Apart from the spikes in commodity prices the economy, like economies elsewhere, has been hit by supply chain disruptions and the shortage of semi-conductors being experienced globally. That has particularly hurt China’s auto industry, a key sector of its domestic economy.
China has traditionally used the reserve requirements as one of its first lines of defence against an economic downturn – it dials them up and down far more frequently than occurs in most other major economies – but the current move looks more like fine-tuning and insurance at this point than large-scale stimulus.
Its economy is still expected to post growth of more than 8 per cent for the full calendar year thanks to the turbo-charged first quarter before sliding back to six per cent, or something a little lower, in 2022.
For the rest of the world, an earlier and faster slowdown in China’s growth rate than expected provides an ominous warning of what might be to come.
China was impacted earlier than the rest of the world by COVID-19 but also emerged from the worst of the economic impacts first.
The outbreaks of the virus this year and the emergence of the Delta strain are consistent with what is happening in the rest of the world, which has also been rebounding – later and at lower rates than China – from their economic nadirs a year ago.
The “V” in those recoveries may, if China’s experience is a guide, may be shallower and more volatile than currently anticipated even though most of the western economies injected far more stimulus into their economies than China.
Given that that stimulus was funded with debt – and most of those economies went into the pandemic with government balance sheets still over-burdened with the legacy of the 2008 financial crisis – a premature economic slowdown amid fresh outbreaks of the more virulent mutations of the virus could be quite threatening.
As it stands, China has taken the first step towards a more expansive monetary policy (albeit not yet more expansive fiscal policy) even as the central bankers in the other major economies are discussing when and how to start unwinding the monetary stimulus they flooded their economies with last year.
As China’s economy slows, there is also the prospect that the US, if the Biden administration can get past Congress, will embark on an unprecedented debt-funded investment in its economy that could be expected to underpin strong growth rates.
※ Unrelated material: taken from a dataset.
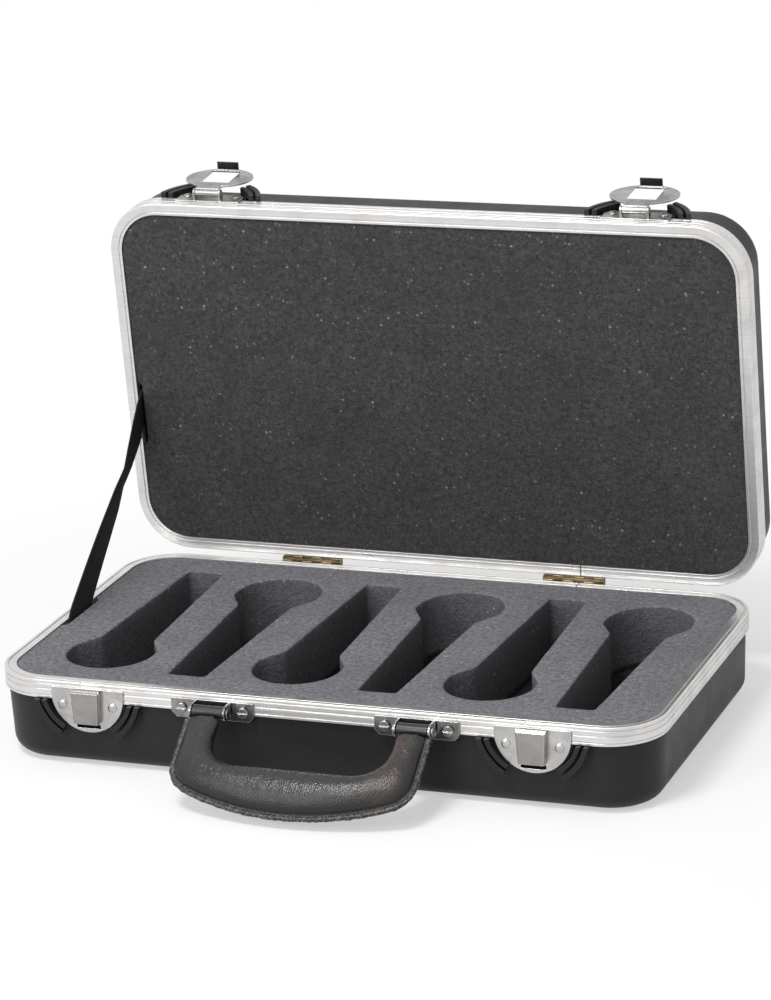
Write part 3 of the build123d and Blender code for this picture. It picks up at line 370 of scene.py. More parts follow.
    def broken_edges(self) -> bpy.types.NodeTree:
        """Build rounded normals along sharp edges.

        Returns:
            The group, which gives the normals and a mask of those edges.
        """
        tree, given, out = self.blank(Effect.BROKEN_EDGES, {"Radius": 0.0004}, ("Normal", "Edge"))
        bevel = tree.add("ShaderNodeBevel", samples=self.EDGE_SAMPLES)
        rounded = tree.feed(bevel, Radius=given["Radius"]).outputs["Normal"]
        flat = tree.add("ShaderNodeNewGeometry").outputs["Normal"]
        turn = tree.add("ShaderNodeVectorMath", operation="DOT_PRODUCT")
        tree.feed(turn, i0=rounded, i1=flat)
        tree.feed(out, Normal=rounded, Edge=tree.span(turn.outputs["Value"], *self.EDGE_SPAN))
        return tree.tree

    def plain_weave(self) -> bpy.types.NodeTree:
        """Build the threads of woven webbing from its own length and width coordinates.

        Returns:
            The group, which gives the threads' height from -1 to 1.
        """
        tree, given, out = self.blank(Effect.PLAIN_WEAVE, {"Pitch": 1.0}, ("Height",))
        ribbon = tree.parts(tree.add("ShaderNodeUVMap", uv_map=StayWebbing.uv_layer).outputs["UV"])
        waves = [tree.math("SINE", tree.product(ribbon[axis], given["Pitch"])) for axis in ("X", "Y")]
        tree.feed(out, Height=tree.product(*waves))
        return tree.tree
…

A significant element of the Biden policies is also directed towards further decoupling of the US economy from China’s while urging US allies to follow suit.
That combination of diverging monetary and fiscal policies and, perhaps, an increasing de-linking of China’s economy from the West, would complicate China’s economic management and longer term ambitions given that its economy, despite the authorities’ efforts, remains export-dependent.